**BRIEF**. Please quote every line word for word.

**DATA EXCERPT**.
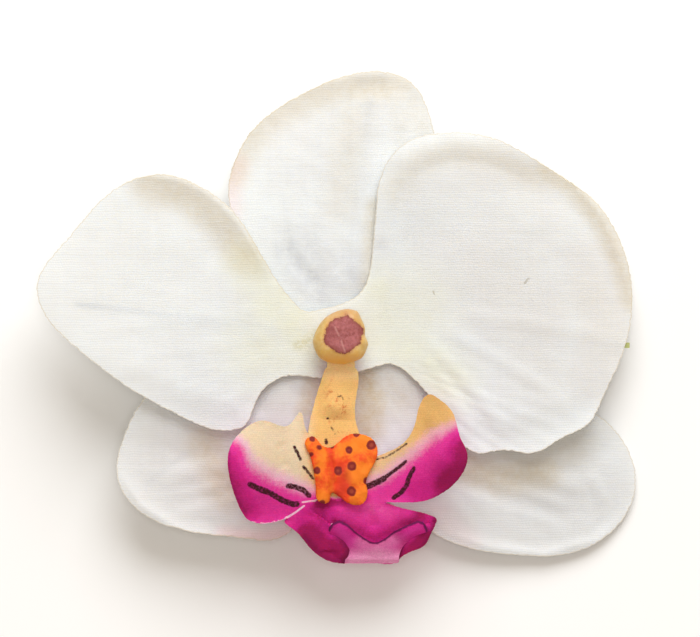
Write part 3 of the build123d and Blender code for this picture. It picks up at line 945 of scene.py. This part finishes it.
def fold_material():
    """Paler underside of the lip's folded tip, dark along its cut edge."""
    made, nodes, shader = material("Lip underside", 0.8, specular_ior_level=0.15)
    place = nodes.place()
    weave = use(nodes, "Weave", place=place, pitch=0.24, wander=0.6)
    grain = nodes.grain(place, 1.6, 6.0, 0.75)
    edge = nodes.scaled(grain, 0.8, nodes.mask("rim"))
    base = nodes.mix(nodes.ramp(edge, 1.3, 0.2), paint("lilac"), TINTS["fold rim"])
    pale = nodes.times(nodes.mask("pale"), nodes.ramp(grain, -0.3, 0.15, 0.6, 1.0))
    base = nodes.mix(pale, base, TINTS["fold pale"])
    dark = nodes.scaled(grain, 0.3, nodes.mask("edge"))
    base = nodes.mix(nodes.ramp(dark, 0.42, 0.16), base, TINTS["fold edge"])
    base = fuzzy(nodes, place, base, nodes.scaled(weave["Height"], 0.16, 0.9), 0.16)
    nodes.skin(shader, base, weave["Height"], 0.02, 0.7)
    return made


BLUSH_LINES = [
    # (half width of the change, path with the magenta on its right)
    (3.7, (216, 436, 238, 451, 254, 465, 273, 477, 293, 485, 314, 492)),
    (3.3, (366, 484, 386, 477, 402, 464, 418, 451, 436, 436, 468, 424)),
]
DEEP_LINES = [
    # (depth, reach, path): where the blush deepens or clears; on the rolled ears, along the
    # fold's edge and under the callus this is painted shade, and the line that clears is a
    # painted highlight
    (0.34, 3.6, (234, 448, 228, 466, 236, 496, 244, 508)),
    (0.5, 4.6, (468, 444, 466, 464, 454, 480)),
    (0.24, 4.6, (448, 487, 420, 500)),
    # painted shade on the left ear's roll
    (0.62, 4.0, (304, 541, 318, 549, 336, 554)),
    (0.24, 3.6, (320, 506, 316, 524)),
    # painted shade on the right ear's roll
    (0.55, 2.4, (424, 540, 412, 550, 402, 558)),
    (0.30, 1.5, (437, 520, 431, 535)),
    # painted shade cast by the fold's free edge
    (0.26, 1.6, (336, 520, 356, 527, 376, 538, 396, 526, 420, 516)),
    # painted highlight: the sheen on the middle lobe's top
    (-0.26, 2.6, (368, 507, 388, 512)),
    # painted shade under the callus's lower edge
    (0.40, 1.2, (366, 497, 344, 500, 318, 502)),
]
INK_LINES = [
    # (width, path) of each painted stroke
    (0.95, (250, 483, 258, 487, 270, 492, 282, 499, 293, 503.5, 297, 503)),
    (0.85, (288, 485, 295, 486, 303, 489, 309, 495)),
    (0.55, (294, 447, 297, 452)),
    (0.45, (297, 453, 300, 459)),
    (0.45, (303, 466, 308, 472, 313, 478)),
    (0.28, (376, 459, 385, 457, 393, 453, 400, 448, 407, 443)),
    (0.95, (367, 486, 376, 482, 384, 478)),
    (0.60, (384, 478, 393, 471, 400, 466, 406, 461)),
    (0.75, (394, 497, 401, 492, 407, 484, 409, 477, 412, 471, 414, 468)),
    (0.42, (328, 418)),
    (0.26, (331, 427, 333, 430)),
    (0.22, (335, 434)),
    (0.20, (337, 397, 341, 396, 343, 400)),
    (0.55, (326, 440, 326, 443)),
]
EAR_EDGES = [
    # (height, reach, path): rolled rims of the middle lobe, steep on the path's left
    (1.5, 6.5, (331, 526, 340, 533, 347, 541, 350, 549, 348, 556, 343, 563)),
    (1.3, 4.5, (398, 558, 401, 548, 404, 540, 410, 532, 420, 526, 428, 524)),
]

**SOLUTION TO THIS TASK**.
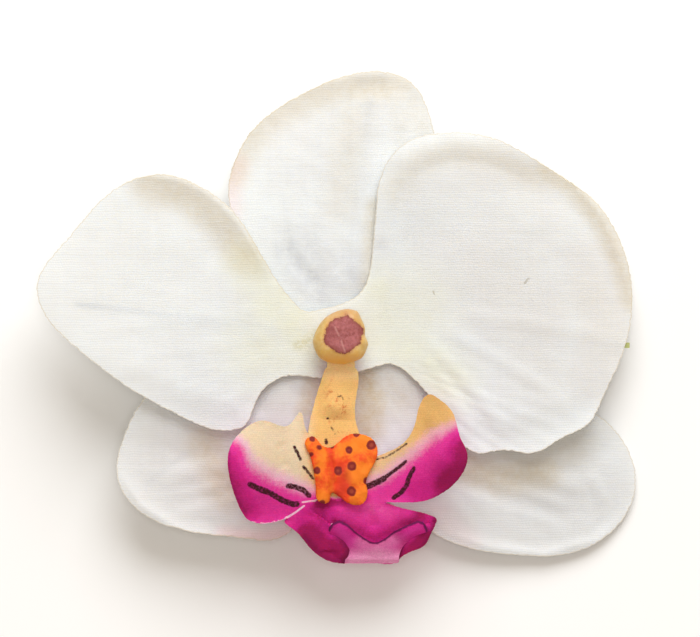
Write part 3 of the build123d and Blender code for this picture. It picks up at line 945 of scene.py. This part finishes it.
def fold_material():
    """Paler underside of the lip's folded tip, dark along its cut edge."""
    made, nodes, shader = material("Lip underside", 0.8, specular_ior_level=0.15)
    place = nodes.place()
    weave = use(nodes, "Weave", place=place, pitch=0.24, wander=0.6)
    grain = nodes.grain(place, 1.6, 6.0, 0.75)
    edge = nodes.scaled(grain, 0.8, nodes.mask("rim"))
    base = nodes.mix(nodes.ramp(edge, 1.3, 0.2), paint("lilac"), TINTS["fold rim"])
    pale = nodes.times(nodes.mask("pale"), nodes.ramp(grain, -0.3, 0.15, 0.6, 1.0))
    base = nodes.mix(pale, base, TINTS["fold pale"])
    dark = nodes.scaled(grain, 0.3, nodes.mask("edge"))
    base = nodes.mix(nodes.ramp(dark, 0.42, 0.16), base, TINTS["fold edge"])
    base = fuzzy(nodes, place, base, nodes.scaled(weave["Height"], 0.16, 0.9), 0.16)
    nodes.skin(shader, base, weave["Height"], 0.02, 0.7)
    return made


BLUSH_LINES = [
    # (half width of the change, path with the magenta on its right)
    (3.7, (216, 436, 238, 451, 254, 465, 273, 477, 293, 485, 314, 492)),
    (3.3, (366, 484, 386, 477, 402, 464, 418, 451, 436, 436, 468, 424)),
]
DEEP_LINES = [
    # (depth, reach, path): where the blush deepens or clears; on the rolled ears, along the
    # fold's edge and under the callus this is painted shade, and the line that clears is a
    # painted highlight
    (0.34, 3.6, (234, 448, 228, 466, 236, 496, 244, 508)),
    (0.5, 4.6, (468, 444, 466, 464, 454, 480)),
    (0.24, 4.6, (448, 487, 420, 500)),
    # painted shade on the left ear's roll
    (0.62, 4.0, (304, 541, 318, 549, 336, 554)),
    (0.24, 3.6, (320, 506, 316, 524)),
    # painted shade on the right ear's roll
    (0.55, 2.4, (424, 540, 412, 550, 402, 558)),
    (0.30, 1.5, (437, 520, 431, 535)),
    # painted shade cast by the fold's free edge
    (0.26, 1.6, (336, 520, 356, 527, 376, 538, 396, 526, 420, 516)),
    # painted highlight: the sheen on the middle lobe's top
    (-0.26, 2.6, (368, 507, 388, 512)),
    # painted shade under the callus's lower edge
    (0.40, 1.2, (366, 497, 344, 500, 318, 502)),
]
INK_LINES = [
    # (width, path) of each painted stroke
    (0.95, (250, 483, 258, 487, 270, 492, 282, 499, 293, 503.5, 297, 503)),
    (0.85, (288, 485, 295, 486, 303, 489, 309, 495)),
    (0.55, (294, 447, 297, 452)),
    (0.45, (297, 453, 300, 459)),
    (0.45, (303, 466, 308, 472, 313, 478)),
    (0.28, (376, 459, 385, 457, 393, 453, 400, 448, 407, 443)),
    (0.95, (367, 486, 376, 482, 384, 478)),
    (0.60, (384, 478, 393, 471, 400, 466, 406, 461)),
    (0.75, (394, 497, 401, 492, 407, 484, 409, 477, 412, 471, 414, 468)),
    (0.42, (328, 418)),
    (0.26, (331, 427, 333, 430)),
    (0.22, (335, 434)),
    (0.20, (337, 397, 341, 396, 343, 400)),
    (0.55, (326, 440, 326, 443)),
]
EAR_EDGES = [
    # (height, reach, path): rolled rims of the middle lobe, steep on the path's left
    (1.5, 6.5, (331, 526, 340, 533, 347, 541, 350, 549, 348, 556, 343, 563)),
    (1.3, 4.5, (398, 558, 401, 548, 404, 540, 410, 532, 420, 526, 428, 524)),
]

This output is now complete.